The neon blue shows a two-leg bull flag pattern playing out over 22 years. Mr Softy runs from 1.56 to 40.86 at the dot-com bubble, 39.30 points, then pop, the tech sector implodes. MSFT bumps along sideways with a slight downward bias for the next several years. This is textbook action for a bull flag. The center consolidation flag places a low at 12.50 and then price runs higher breaking out above the flag area so you know it has legs. Therefore, 12.50 + 39.30 = 51.80 as a price target; bingo, it's there satisfying the bull flag pattern.

MSFT was printing new highs last as the red lines show negative divergence in place and boom, price receives a spankdown as the neggie d dictates. This information is for educational and entertainment purposes only. Do not invest based on anything you read or view here. Consult your financial advisor before making any investment decision.

CPC and CPCE Put/Call Ratios Daily Charts



The last chart of the CPC put/call shows the market top occurring due to the uber complacency, however, the SPX only retreats a paltry amount of points late last week, at least so far. After the last uber low CPC last Wednesday, the CPC spikes higher to 1.17 and the CPCE spikes higher to 0.85. The high numbers are in the area where a VST market bounce may occur, and this helped create the Friday recovery in stocks, but as seen by the charts, the stock market has not placed a proper sturdy bottom since February. Several uber low complacency readings occur in March and April but any start of a stock market pulll back has been snuffed out by central banker dovishness.

The 3/10/16-ish date jives exactly when ECB President Draghi fired his money bazooka. That was followed by Fed Chair Yellen's dovish rhetoric which created another boost in stocks, then the Easter bullish positivity played out, then Yellen jawboned more dovishness. This takes markets into the high last Wednesday-Thursday with Draghi once again at bat and he stands pat with the current stimulus plan (which is plenty of juice although the market weakness began after Draghi' s decision). The FOMC decision is this coming Wednesday.

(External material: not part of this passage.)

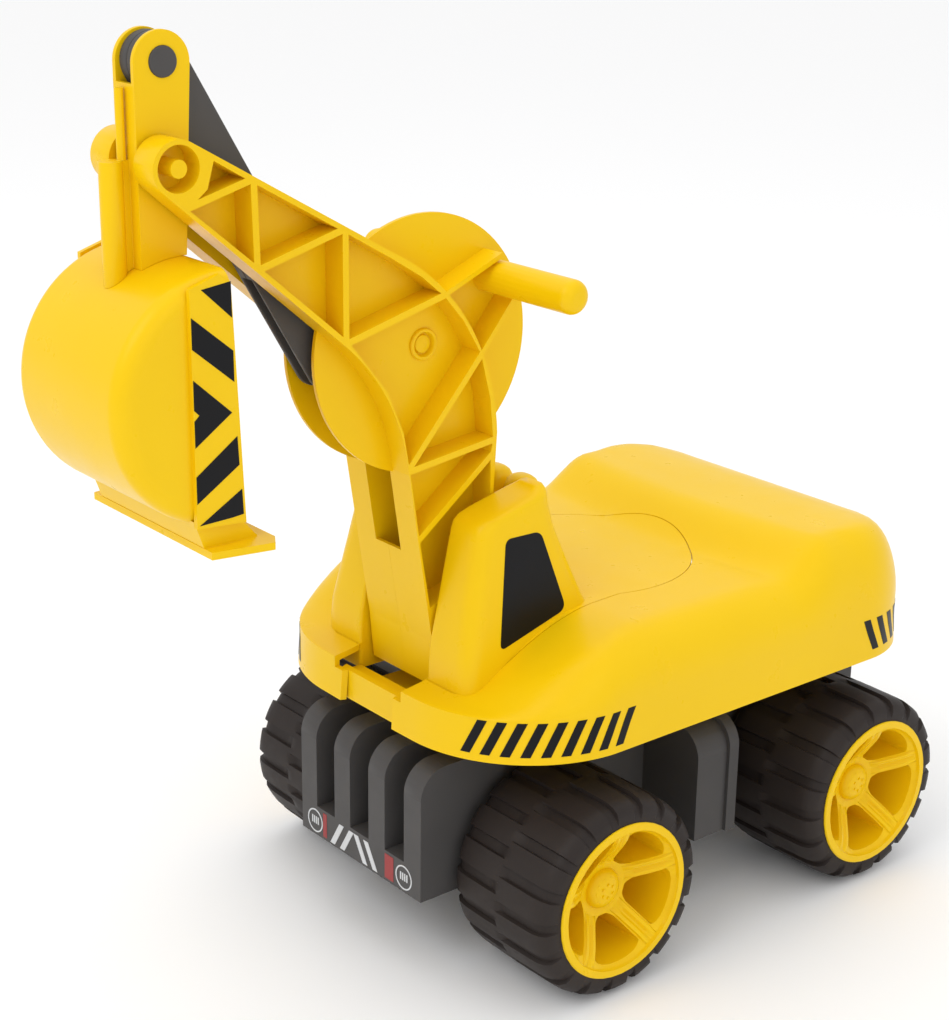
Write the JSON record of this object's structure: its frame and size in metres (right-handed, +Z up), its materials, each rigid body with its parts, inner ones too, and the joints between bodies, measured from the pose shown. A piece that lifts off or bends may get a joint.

It is shameful how the central bankers have pumped the stock market higher for seven years. They have destroyed price discovery as well as the concept of free markets. At this point, there has to be from 20% to 80% of fluff under the stock market after seven years of obscene Keynesianism. That will be an interesting sight when it all unravels at some point in the coming months.

The spikes to 0.85 for the CPCE and 1.17 for the CPC help create the bounce in the stock market last Friday as traders quickly became worried buying puts for protection so the tinge of fear creates quickie bottom action in the hourly time frame. The put/calls then drop on Friday's print.

The CPCE put/call ratio drops to the lowest level in over one month so traders are the most complacent and fearless in the last five weeks. The stock market is not an attractive buy until the bullish euphoria is washed away with tears of panic and sadness. To place a firm reliable stock market bottom, you want the CPC above 1.20 and the CPCE above 0.90.

The choppy action will likely continue. A pull back in stocks is long overdue. The complacency has not been rung out of the stock market as the charts show so the only way to do it is with panic and fear. The idea would be to exit long trades now and not consider the long side until the put/calls print above the green lines. The rising wedge is an ominous pattern for the SPX. The collapses from rising wedges can be quite dramatic. The Fed decision on Wednesday afternoon will be a key inflection point. This information is for educational and entertainment purposes only. Do not invest based on anything you read or view here. Consult your financial advisor before making any investment decision.

Saturday, April 23, 2016

COMPQ Nasdaq Composite Daily Chart Overbot Rising Wedge Negative Divergence

The Nazzy is displaying negative divergence which creates the initial spankdown off the top. The overbot stochatics and the rising wedge are bearish indications. The ADX shows that the downtrend in price to begin the year was very strong but the two-month uptrend is not (ADX remains 22 or lower).

Price started to fill that huge gap at 4900-5000. The gap above is 5060-ish. The upper resistance is 5153. The chart is set up negatively and the collapses from rising wedges can be quite dramatic. The weekly chart indicates a preference to see higher highs say in May after any pull back occurs in the daily time frame. The 200-day MA at 4850 serves as a near-term target for a pull back where a bounce or die decision would occur. This information is for educational and entertainment purposes only. Do not invest based on anything you read or view here. Consult your financial advisor before making any investment decision.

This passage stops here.